Protecting States’ Rights to Water

For many South Dakotans, the Missouri River is a constant in our lives. We have driven past it countless times, fished its waters and boated on it with our friends and families. It has also historically been a major water source for state and municipal projects. However, a U.S. Army Corps’ of Engineers proposed rule, estimated to be finalized as early as this fall, would limit states’ rights to the natural flow of water through river systems.


The proposed rule, published during the previous administration, seeks to define the term “surplus water” in the Flood Control Act of 1944. In formulating the proposed rule, the Army Corps failed to take into account natural flows of the river system when defining surplus water. It was the intent of Congress to recognize and reaffirm the constitutionally protected rights of states to the natural flow of water through river systems like the Missouri. The proposed rule is an attack on states’ rights and states’ ability to access these natural flows.

Earlier this year, South Dakota’s Game, Fish and Parks Department requested access to a small quantity of water from the Missouri River to construct a parking lot on government property adjacent to a reservoir. The Army Corps denied the request on the basis that the “surplus water” rule hadn’t been finalized. The Army Corps is blocking states from legitimate usage of the water.

As chairman of the Environment and Public Works (EPW) Subcommittee on Superfund, Waste Management and Regulatory Oversight, I have held numerous hearings to review the Army Corps’ management of the Missouri River. We recently held a hearing to focus on the problems with the “surplus water” rule. Secretary Steven Pirner of the South Dakota Department of Environment and Natural Resources testified at the hearing. Of the proposed rule, he said, “this new definition of surplus water creates a monumental change to the law and steals South Dakota’s rights to natural flows that, by tradition and law, are under the jurisdiction of the states.”

In South Dakota, we live with a permanent flood as thousands of acres of productive farmland have been inundated to create the mainstem dams of the Missouri River. Recently, I was joined in a letter to President Trump by Governor Daugaard, Senator Thune and Representative Noem in which we stated that 500,000 acres of our most fertile river bottomlands were permanently flooded as the reservoirs filled following construction of these dams. Our citizens and tribal members were forced from their homes and communities.

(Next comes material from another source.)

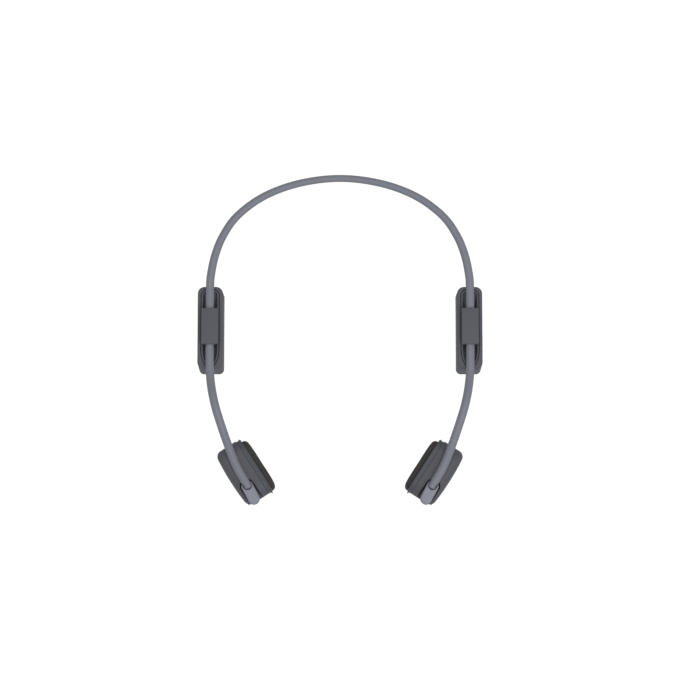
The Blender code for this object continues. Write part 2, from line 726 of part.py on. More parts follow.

We don’t doubt the benefits of multi-use Army Corps projects, but they need to be taken into the proper historical context. In taking such an expansive view of what constitutes surplus water, and thus what is subject to federal control, the Army Corps clearly does not recognize the constitutionally protected rights of the states to the natural flows of the river system.   

Rather, the Army Corps is attempting to produce a system in which legitimate municipal and industrial projects cannot gain access to the water passing through the states by refusing to grant easements to gain access to these water resources.

I have been working directly with EPW Chairman John Barrasso (R-Wyo.) to secure a verbal commitment toward addressing the “surplus water” rule through legislative action. We’ll also continue working to make sure the Army Corps modifies its rulemaking process to consider the roles and rights of states.